If you have the power to make contracts (such as for the website of your association), seek out companies in the social economy that are contributing to the communities. Put the money that you spend on technologies into circulation in the communitarian social circuits. In this book you will find a chapter dedicated to the cooperatives that recombine social and solidarity economies with technological sovereignty. These cooperatives are grouped in networks of social economy or local social markets. The groupings have websites where you can find cooperative companies to take on your work.
If you can programme activities (within your association, social centre, PTA...), organise awareness raising talks, workshops or trainings about technological sovereignty. This is an endless task, that should be ongoing, because nobody is born with this knowledge. If you don't know who could give these talks or workshops, ask the cooperatives. They will know who could do it. As we have already said, we need to talk about technologies.
If you have prestige or influence, make technological sovereignty a relevant issue on political and critical agendas. If you don't, read up on the issue in the sections that many newspapers already have about technologies. Talk to people about what you have read. Make it an issue. Seek out critical and reflective perspectives. It is not about chasing the ultimate market tendency, but rather a question of keeping up to date in the many ongoing political and social debates about technological sovereignty.
If you have the energy or the capacity for leadership, promote the creation of groups to fiddle with things, exchange knowledge, and enjoy technology in company.
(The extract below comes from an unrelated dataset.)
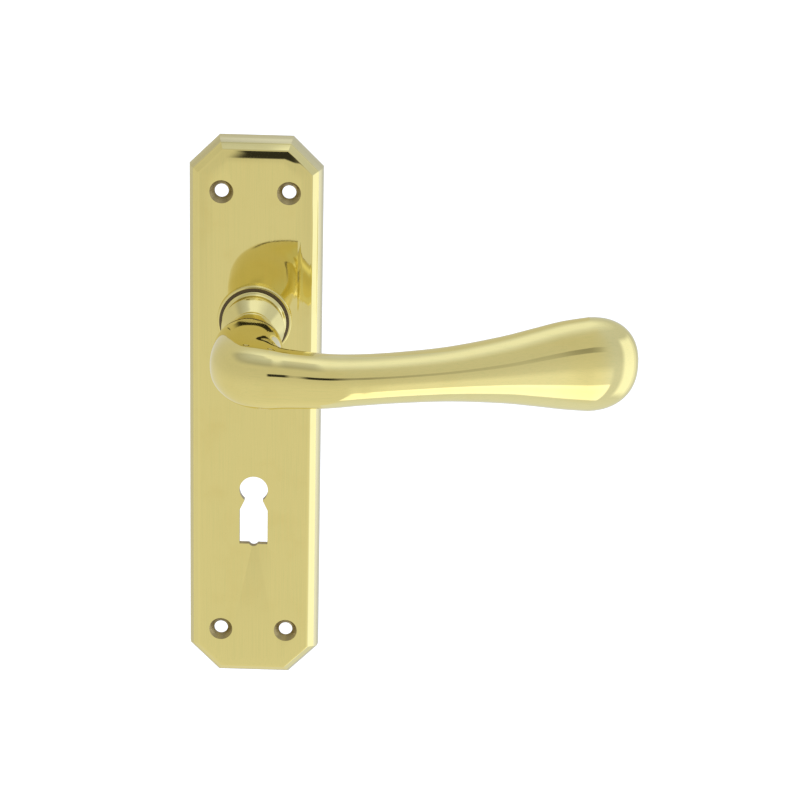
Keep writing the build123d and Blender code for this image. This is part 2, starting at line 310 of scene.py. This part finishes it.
# ---- lever ----------------------------------------------------------------------------
# Each section is a superellipse, with lengths in mm. Its squareness is 2 for an ellipse and more for a
# boxier shape.
# where the casting leaves the neck: y, half height, half width and squareness
NECK = (
    (-18.0, 6.4, 6.4, 2.0),
    (-24.5, 7.7, 8.5, 2.1),
    (-32.0, 8.6, 10.2, 2.25),
    (-38.5, 9.3, 10.7, 2.25),
)
# the elbow's quarter turn in plan: degrees turned, half height, half depth and squareness
ELBOW_RADIUS = 12.8
ELBOW_START_Y = -45.9
ELBOW = (
    (0.0, 9.6, 10.8, 2.25),
    (22.5, 9.7, 10.9, 2.3),
    (45.0, 9.8, 10.5, 2.4),
    (67.5, 9.5, 8.6, 2.45),
    (90.0, 8.8, 7.4, 2.45),
)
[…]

Technologies are also a source of happiness and pleasure. There are groups that meet to repair electronic toys or small white goods. Others meet to do sewing with free hardware components (electronics). Others do creative programming... Technologies are not only for hard work or for isolating people. As we have said before, they are the body of culture. And culture is far more than just work.
If you are a woman, seek out other women to ask questions together, about how gender constructions are separating us from active, creative and leadership relationships with technologies. The active presence of women in the construction of technological sovereignty is scarce. There is a lot of work to be done there. In this book you will find some references, in the women who wrote some of the chapters.
And if you do not know where to start, seek help. In addition to all the people you know personally, these days we can enter into communication with people we don't know. If you see a video that interests you or an article you would like to go into in more depth, it is likely you can send a mail to the author. Even if we don't know each other, we can help each other.
We have edited this publication with the intention of digging deeper into the diversity and richness and the current situation of technological sovereignty around the world, to present its potential and the difficulties faced.
We hope you find it interesting and that you read it critically, and help us to improve and distribute it.